Mithilfe von fast ausschließlich Interviews mit Freunden und Familienmitgliedern der Opfer zeichnet die Serie die Beziehungen innerhalb des Hauses in der King Road 1122 in jener schicksalhaften Nacht nach. Dabei wird deutlich, wie sehr das Leben junger Menschen heute online und durch digitale Fotos dokumentiert ist. Wir sehen Hunderte von Aufnahmen von Maddie, Kaylee, Xana und Ethan, die sie durch ihre lächelnden Gesichter und die warmen Geschichten ihrer Liebsten dreidimensional und lebendig wirken lassen. Man spürt, dass dieses Hintergrundmaterial mit einem einfühlsamen, liebevollen Ansatz behandelt wird und nicht, wie so oft in diesem Genre, als schnelles und ausbeuterisches Mittel, um zu den grausamen Details zu gelangen. Man merkt, dass die Menschen, die den Opfern am nächsten standen, Garbus und Galkin vertrauten, und dieses Vertrauen ist das Fundament, auf dem der Erfolg der Serie ruht.
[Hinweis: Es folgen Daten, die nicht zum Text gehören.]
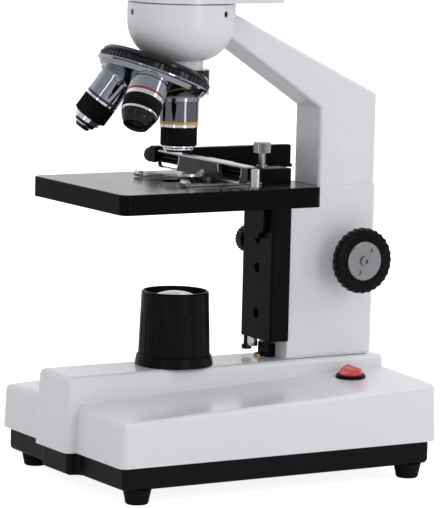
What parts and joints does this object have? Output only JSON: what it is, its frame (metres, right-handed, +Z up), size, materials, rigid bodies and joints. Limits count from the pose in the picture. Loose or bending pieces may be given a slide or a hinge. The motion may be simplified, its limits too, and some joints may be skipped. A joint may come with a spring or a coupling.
{
  "type": "digital microscope",
  "caption": "Upright digital microscope: tilted turret over a square stage with a slide holder, column with side focus knobs, lamp on a moulded base, and a head with a screen.",
  "frame": {"origin": "centre of the overall box, on the table the feet stand on", "axes": "+Z up, +Y from the objectives towards the column, +X to the side of the power switch"},
  "size_m": [0.149, 0.2226, 0.3518],
  "materials": {
    "white_paint": "satin",
    "white_plastic": "satin",
    "black_plastic": "satin",
    "black_paint": "satin",
    "cast_alloy": "satin",
    "chrome": "polished",
    "steel": "brushed",
    "rubber": "matte",
    "glass": "polished",
    "screen": "gloss",
    "red_plastic": "gloss",
    "board": "matte",
    "band_yellow": "gloss",
    "band_red": "gloss",
    "band_navy": "gloss"
  },
  "bodies": {
    "stand": {"base_cover": "white_plastic", "base_tray": "black_plastic", "rubber_feet": "rubber", "foot_screws": "steel", "power_board": "board", "power_inlet": "black_plastic", "switch_body": "black_plastic", "lamp_flange": "black_plastic", "lamp_cup": "black_plastic", "collector_lens": "glass", "led_module": "cast_alloy", "column_housing": "white_paint", "guide_rails": "cast_alloy", "focus_bushes": "chrome", "arm_casting": "white_paint", "head_bowl": "white_paint", "head_set_screws": "steel", "nosepiece_base": "black_paint", "turret_pivot": "steel"},
    "carriage": {"carriage_plate": "black_paint", "carriage_tongue": "cast_alloy", "focus_rack": "steel", "carriage_screws": "steel", "stage_bracket": "black_paint", "limit_screw": "steel", "stage_plate": "black_paint", "condenser": "glass", "stage_screws": "steel", "stage_guide": "black_paint", "clamp_screw": "steel"},
    "focus_drive": {"pinion_shaft": "steel", "focus_knobs": "black_plastic", "knob_caps": "steel"},
    "lock": {"lock_knob": "black_plastic"},
    "clip_near": {"stage_clip_near": "steel"},
    "clip_far": {"stage_clip_far": "steel"},
    "diaphragm": {"diaphragm_disc": "black_paint"},
    "cross": {"cross_rail": "cast_alloy", "cross_bar": "black_paint", "end_post": "steel"},
    "y_drive": {"y_knob": "black_plastic"},
    "x_drive": {"x_knob": "black_plastic"},
    "holder": {"slide_holder": "black_paint", "scale_strip": "steel"},
    "finger": {"slide_finger": "steel"},
    "turret": {"turret_shell": "chrome", "turret_grip": "black_paint", "objective_10x_barrel": "chrome", "objective_10x_band": "band_yellow", "objective_4x_barrel": "chrome", "objective_4x_band": "band_red", "objective_40x_barrel": "chrome", "objective_40x_band": "band_navy", "objective_sleeves": "black_paint", "objective_front_lenses": "glass"},
    "rocker": {"rocker": "red_plastic"},
    "head": {"head_dovetail": "cast_alloy", "head_housing": "white_plastic", "screen_frame": "white_plastic", "screen_glass": "screen"}
  },
  "joints": [
    {"name": "stage_focus", "type": "slide", "parent": "stand", "child": "carriage", "axis": [0, 0, 1], "range_m": [-0.0028, 0.0104]},
    {"name": "focus_turn", "type": "hinge", "parent": "stand", "child": "focus_drive", "pos_m": [0, 0.0798, 0.1279], "axis": [1, 0, 0], "range_deg": [-86, 24]},
    {"name": "lock_turn", "type": "hinge", "parent": "carriage", "child": "lock", "pos_m": [-0.018, 0.0346, 0.1366], "axis": [1, 0, 0], "range_deg": [0, 180]},
    {"name": "clip_near_swing", "type": "hinge", "parent": "carriage", "child": "clip_near", "pos_m": [0.0275, 0.007, 0.1765], "axis": [0, 0, 1], "range_deg": [-8, 35]},
    {"name": "clip_far_swing", "type": "hinge", "parent": "carriage", "child": "clip_far", "pos_m": [-0.0275, 0.007, 0.1765], "axis": [0, 0, 1], "range_deg": [-35, 8]},
    {"name": "diaphragm_turn", "type": "hinge", "parent": "carriage", "child": "diaphragm", "pos_m": [0.0175, -0.029, 0.1688], "axis": [0, 0, 1], "continuous": true},
    {"name": "cross_slide", "type": "slide", "parent": "carriage", "child": "cross", "axis": [0, 1, 0], "range_m": [-0.012, 0.008]},
    {"name": "y_knob_turn", "type": "hinge", "parent": "carriage", "child": "y_drive", "pos_m": [-0.048, 0.022, 0.1829], "axis": [1, 0, 0], "range_deg": [-240, 160]},
    {"name": "holder_slide", "type": "slide", "parent": "cross", "child": "holder", "axis": [1, 0, 0], "range_m": [-0.004, 0.012]},
    {"name": "x_knob_turn", "type": "hinge", "parent": "cross", "child": "x_drive", "pos_m": [-0.066, -0.0062, 0.1841], "axis": [1, 0, 0], "range_deg": [-150, 440]},
    {"name": "finger_swing", "type": "hinge", "parent": "holder", "child": "finger", "pos_m": [0.004, -0.0146, 0.181], "axis": [0, 0, 1], "range_deg": [0, 30], "stiffness_Nm_per_rad": 0.02, "springref_deg": -17.19},
    {"name": "turret_turn", "type": "hinge", "parent": "stand", "child": "turret", "pos_m": [0, -0.04717, 0.23879], "axis": [0, 0.3502, 0.9367], "continuous": true},
    {"name": "rocker_tilt", "type": "hinge", "parent": "stand", "child": "rocker", "pos_m": [0.03455, 0.07396, 0.05877], "axis": [0.9988, 0, -0.0482], "range_deg": [-16, 0]},
    {"name": "head_swivel", "type": "hinge", "parent": "stand", "child": "head", "pos_m": [0, -0.029, 0.281], "axis": [0, 0, 1], "continuous": true}
  ],
  "couplings": [
    {"joint": "focus_turn", "follows": "stage_focus", "rad_per_m": -142.86},
    {"joint": "y_knob_turn", "follows": "cross_slide", "rad_per_m": 344.83},
    {"joint": "x_knob_turn", "follows": "holder_slide", "rad_per_m": 628.32}
  ]
}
**Die Ermittlungen und die Rolle der sozialen Medien**
Natürlich muss sich „One Night in Idaho“ auch den Ermittlungen widmen, aber die Regisseure verweilen nicht bei den Details der Tat. Es gibt keine Fotos vom Tatort oder eine übertriebene Analyse der Verbrechen. Der mittlere Teil der Serie befasst sich auf interessante Weise mit der Rolle der sozialen Medien in dem Fall, einschließlich der Entstehung von Online-Gruppen, die versuchten, den Fall zu lösen, oft begleitet von irrationalen Verschwörungstheorien. Die Enthüllung, dass der Mörder wahrscheinlich in einer dieser Gruppen mit anderen interagierte, ist erschreckend, doch auch hier vermeiden es Garbus und Galkin, manipulativ zu wirken, indem sie nie weit von den Opfern und ihren Angehörigen abweichen.
**Ein Fall, der nun abgeschlossen ist**
Kürzlich wurde der Fall juristisch abgeschlossen, was der Serie eine zusätzliche Ebene der Endgültigkeit verleiht: Der Mörder, Bryan Kohberger, bekannte sich schuldig und wurde zu vier aufeinanderfolgenden lebenslangen Haftstrafen ohne die Möglichkeit auf Bewährung verurteilt, wodurch er der Todesstrafe entging. Die Serie versucht nicht, einfache Antworten auf die Frage zu geben, was in Kohbergers Kopf vorging. Kommilitonen beschreiben einen seltsamen Fragebogen, den Kohberger in seinem Kriminologieprogramm erstellte, und seine Besessenheit von einem bestimmten Massenmörder, aber die Serie verliert sich nicht in Spekulationen.
**Kritik und Fazit**
Das einzige wirkliche Problem bei „One Night in Idaho“ ist ein häufiges im Streaming-Zeitalter: Man wird den Gedanken nicht los, dass es eine noch stärkere Version gäbe, die die Länge eines Spielfilms hat, anstatt vier einstündiger Episoden. Dennoch verlässt man eine Serie über einen Fall, den man zu kennen glaubte, mit einem viel stärkeren Gefühl dafür, wer Xana, Maddie, Ethan und Kaylee als Menschen waren. Und das ist wichtig. Wenn das True-Crime-Genre das Stigma der Ausbeutung, das es so oft kreativ entgleisen lässt, vermeiden will, muss es den Fokus vom Täter auf das Opfer verlagern. „One Night in Idaho“ ist ein entscheidender Schritt in die richtige Richtung.